A group of instructors in the history department — all guys there weren’t a lot of women in 1965 — took my education under their wings. I thought they did it because I was smart — they really just wanted a mascot and someone impressionable enough to glow in their presence My sister never had this problem with the scientists across the way. Hmmm? But, I have to confess, I liked being included in their lunch hour talks and nighttime parties. When I got excited about things like Ohio State winning a game — they’d say to me, very seriously, “Annie, there are big things and there are little things. Football and basketball are definitely little things.” It made me embarrassed of my ignorance and a little sad. At the time, I never really appreciated the snobbishness and condescension of those kinds of remarks.
Was I really that naive? You bet! To test it — and me — even more, what do I do? I move to Washington, D.C. — the pulsing centre of Egoism. Not only that, I went to work for one of those same instructors! I didn’t have a chance. And as if that wasn’t enough to have me questioning my confidence and intelligence on a daily basis, then living in D.C. would do the trick. The city abounded with more egoist per square inch than anywhere else in the great USofA. Besides academics there were politicians, lawyers, lobbyists, enough university graduates to inhabit a medium sized country and all those staffers who, when I’d meet them at a party, would say arrogantly, “I work on The Hill.” To hold my own in the midst of all that brilliance, I did the obvious thing — I went and took more classes!

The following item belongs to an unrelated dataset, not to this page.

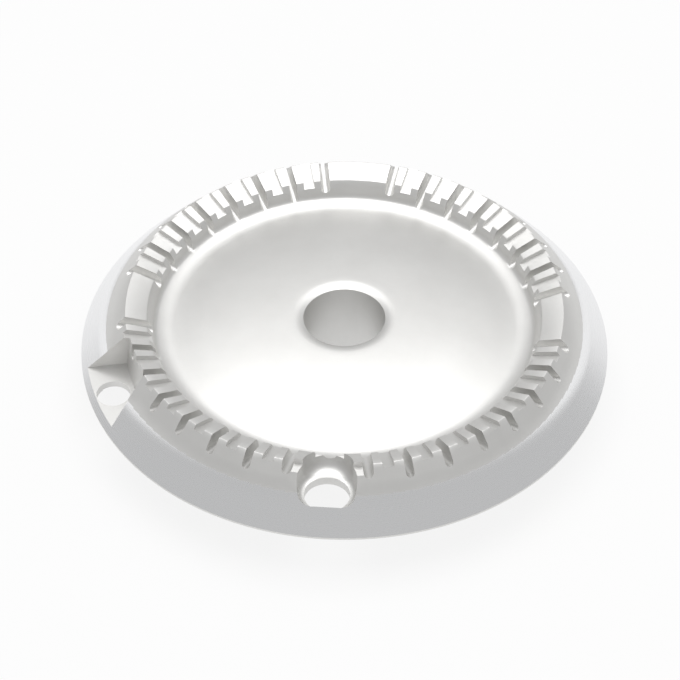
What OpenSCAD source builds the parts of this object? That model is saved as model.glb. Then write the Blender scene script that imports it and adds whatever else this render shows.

But it wasn’t enough, no siree, my fledgling confidence in my intelligence didn’t get off the ground before I met the ex-ex. He didn’t have the pedigree of those Ohio State instructors but made up for it with his Big “E” ego. I truly believe I was a glutton for intellectual punishment!

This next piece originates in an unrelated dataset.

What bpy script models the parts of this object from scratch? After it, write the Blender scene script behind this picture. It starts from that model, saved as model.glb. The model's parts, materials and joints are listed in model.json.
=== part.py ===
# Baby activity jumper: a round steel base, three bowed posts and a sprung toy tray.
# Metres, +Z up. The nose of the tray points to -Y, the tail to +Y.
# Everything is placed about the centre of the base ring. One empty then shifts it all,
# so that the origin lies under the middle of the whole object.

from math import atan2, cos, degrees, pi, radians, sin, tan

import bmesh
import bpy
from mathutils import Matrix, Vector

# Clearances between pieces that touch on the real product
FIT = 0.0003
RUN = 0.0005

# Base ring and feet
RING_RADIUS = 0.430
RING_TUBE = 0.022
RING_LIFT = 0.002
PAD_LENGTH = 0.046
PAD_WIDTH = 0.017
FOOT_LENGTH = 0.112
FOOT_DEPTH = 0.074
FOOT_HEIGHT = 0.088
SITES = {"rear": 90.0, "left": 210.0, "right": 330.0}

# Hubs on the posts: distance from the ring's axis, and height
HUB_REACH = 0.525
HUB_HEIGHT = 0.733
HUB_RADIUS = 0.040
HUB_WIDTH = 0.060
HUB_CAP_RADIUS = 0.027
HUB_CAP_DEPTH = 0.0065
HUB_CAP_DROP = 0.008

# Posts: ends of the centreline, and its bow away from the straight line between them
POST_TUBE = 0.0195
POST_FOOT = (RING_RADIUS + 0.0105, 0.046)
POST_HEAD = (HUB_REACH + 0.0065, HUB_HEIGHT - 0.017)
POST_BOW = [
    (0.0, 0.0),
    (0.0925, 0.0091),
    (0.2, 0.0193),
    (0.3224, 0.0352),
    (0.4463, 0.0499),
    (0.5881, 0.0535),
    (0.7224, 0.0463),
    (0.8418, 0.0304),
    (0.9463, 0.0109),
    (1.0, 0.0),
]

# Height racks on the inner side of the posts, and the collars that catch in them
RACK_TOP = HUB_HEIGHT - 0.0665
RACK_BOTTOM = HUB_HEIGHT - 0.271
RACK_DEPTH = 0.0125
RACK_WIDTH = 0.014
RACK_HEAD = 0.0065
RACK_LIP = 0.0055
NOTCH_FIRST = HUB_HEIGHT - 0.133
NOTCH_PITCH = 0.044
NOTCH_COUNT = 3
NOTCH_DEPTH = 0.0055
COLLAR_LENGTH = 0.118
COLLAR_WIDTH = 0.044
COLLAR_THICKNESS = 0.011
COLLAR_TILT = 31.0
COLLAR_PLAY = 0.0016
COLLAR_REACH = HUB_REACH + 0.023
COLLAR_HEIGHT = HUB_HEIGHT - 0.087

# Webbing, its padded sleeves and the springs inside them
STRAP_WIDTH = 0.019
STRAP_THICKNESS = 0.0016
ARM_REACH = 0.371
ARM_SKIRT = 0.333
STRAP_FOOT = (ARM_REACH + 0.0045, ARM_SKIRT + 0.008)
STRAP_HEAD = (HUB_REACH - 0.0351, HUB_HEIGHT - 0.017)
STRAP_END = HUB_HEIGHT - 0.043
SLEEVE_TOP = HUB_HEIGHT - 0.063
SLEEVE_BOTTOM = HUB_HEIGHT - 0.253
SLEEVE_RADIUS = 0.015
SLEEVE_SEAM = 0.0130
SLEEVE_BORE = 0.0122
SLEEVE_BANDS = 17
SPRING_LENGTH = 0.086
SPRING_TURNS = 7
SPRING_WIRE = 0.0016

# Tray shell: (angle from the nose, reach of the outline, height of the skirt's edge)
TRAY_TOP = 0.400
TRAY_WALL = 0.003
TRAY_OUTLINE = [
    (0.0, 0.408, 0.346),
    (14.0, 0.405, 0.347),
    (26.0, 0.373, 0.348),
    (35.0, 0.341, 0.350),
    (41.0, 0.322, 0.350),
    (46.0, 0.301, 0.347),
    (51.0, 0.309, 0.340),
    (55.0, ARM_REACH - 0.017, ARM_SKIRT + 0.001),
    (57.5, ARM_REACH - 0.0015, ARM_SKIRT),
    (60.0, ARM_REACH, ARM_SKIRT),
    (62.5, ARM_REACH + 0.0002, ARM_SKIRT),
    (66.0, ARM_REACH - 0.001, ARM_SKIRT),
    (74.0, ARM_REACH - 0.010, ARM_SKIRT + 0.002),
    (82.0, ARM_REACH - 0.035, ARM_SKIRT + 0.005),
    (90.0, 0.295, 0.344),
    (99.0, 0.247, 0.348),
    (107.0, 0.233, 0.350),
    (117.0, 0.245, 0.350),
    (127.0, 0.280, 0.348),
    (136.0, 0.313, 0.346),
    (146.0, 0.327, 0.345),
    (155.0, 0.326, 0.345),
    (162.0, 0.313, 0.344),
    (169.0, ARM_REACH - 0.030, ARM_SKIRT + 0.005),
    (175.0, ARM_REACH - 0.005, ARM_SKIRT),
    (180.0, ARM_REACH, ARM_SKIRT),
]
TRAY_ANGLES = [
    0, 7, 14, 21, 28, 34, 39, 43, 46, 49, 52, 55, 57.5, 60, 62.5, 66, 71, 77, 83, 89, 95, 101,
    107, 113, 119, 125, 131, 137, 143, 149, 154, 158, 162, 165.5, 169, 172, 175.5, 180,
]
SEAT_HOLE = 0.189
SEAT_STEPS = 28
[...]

Nine years later, and back in D.C. I did what I always did to recoup — I went back in school again. Class by class, course by course, grade by grade I finished that degree I started in 1965. So it took me 28 years — so what! Then, as if to test my budding belief in my intelligence, I marry the murmuring ex-husband — another one of those same instructors from those days at Ohio State! What was I thinking? Nothing of my encounters with intellectual snobs prepared me for him. Dinner parties turned into lectures on total warfare and obscure philosophers. It’s hard to have a good laugh at dinner with Sherman marching through the South burning all the crops, and Ludwig Wittgenstein doing whatever he did. I was unhappy. I never really measured up in the murmuring-ex-husbands eyes until I had a few more letters behind my name and had published a book. Then, only then, he said to me: “Annie, you are an intellectual!” I had finally passed all his tests that he started giving me way back in Ohio. I said, no thank you, and took my intelligent self elsewhere.